New research has revealed that a third of children are not aware that milk comes from cows, and two fifths think cows drink milk rather than produce it.
The survey, by Cadbury's, also revealed that 1 in 8 children from London (12 per cent) don’t know that cows moo – with almost twice as many boys than girls being confused about what sound they make.
The research shows the bizarre beliefs many British children hold about food and farming.
Nearly one in five believe milk comes straight from the fridge or supermarket (18 per cent).
When it comes to their appearance, one in 10 believe that a cow is the size of a double decker bus and over 10 per cent think they’re as small as cats.
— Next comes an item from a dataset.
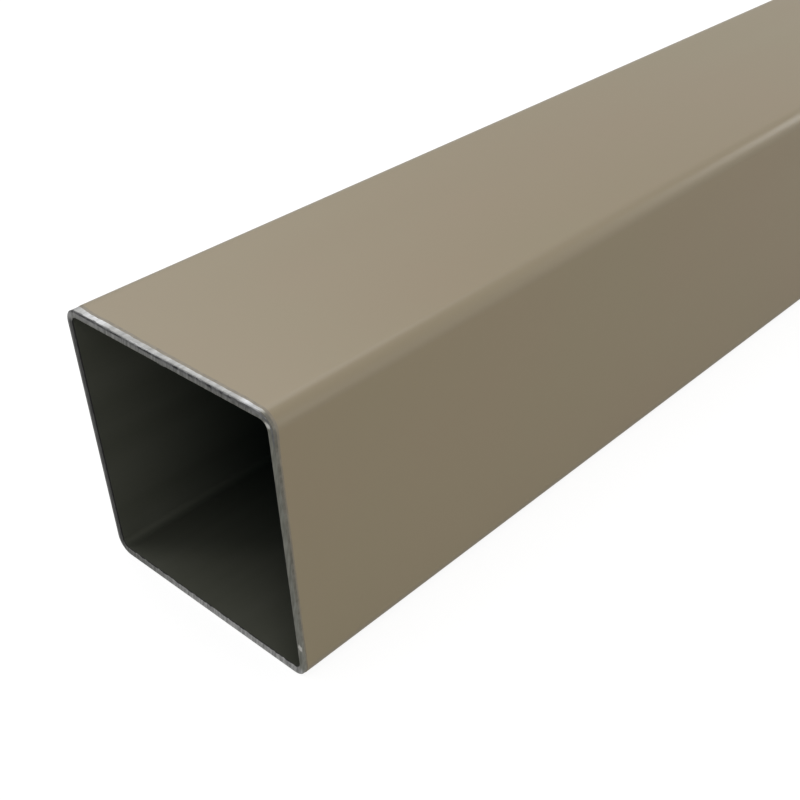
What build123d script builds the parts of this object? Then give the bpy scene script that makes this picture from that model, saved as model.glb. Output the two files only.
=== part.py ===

These findings suggest that children haven’t yet had the opportunity to learn about cows as many may have limited access to them, particularly in inner cities.
The research was conducted between 21st – 23rd June 2017, on a sample of 1,500 parents and their children, living in the UK British parents and their children aged 4-8.
Misconceptions
A survey conducted a few weeks ago by the British Nutrition Foundation (BNF) also revealed some serious misconceptions children have about food.
According to the esearch by the BNF, which spoke to more than 27,500 children across the UK, cheese comes from plants, tomatoes grow underground and fish fingers are made of chicken.
Nearly a third (29%) of five to seven-year-olds thought that cheese came from a plant, not an animal, while one in four older primary school pupils (aged eight to 11) thought the same.
Pasta comes from an animal, according more than one in ten (13%) of eight to 11 year olds, and a quarter of primary school children say that cheese comes from plants.
Knowledge about vegetables is also poor, the research found.
In 2015, a survey showed that more than four in five primary age school children said they would visit a farm to find out more about where their food comes from.
The NFU said that these statistics show that food and farming is a subject that people of all ages can engage with and can help them to make more informed choices about the food they eat.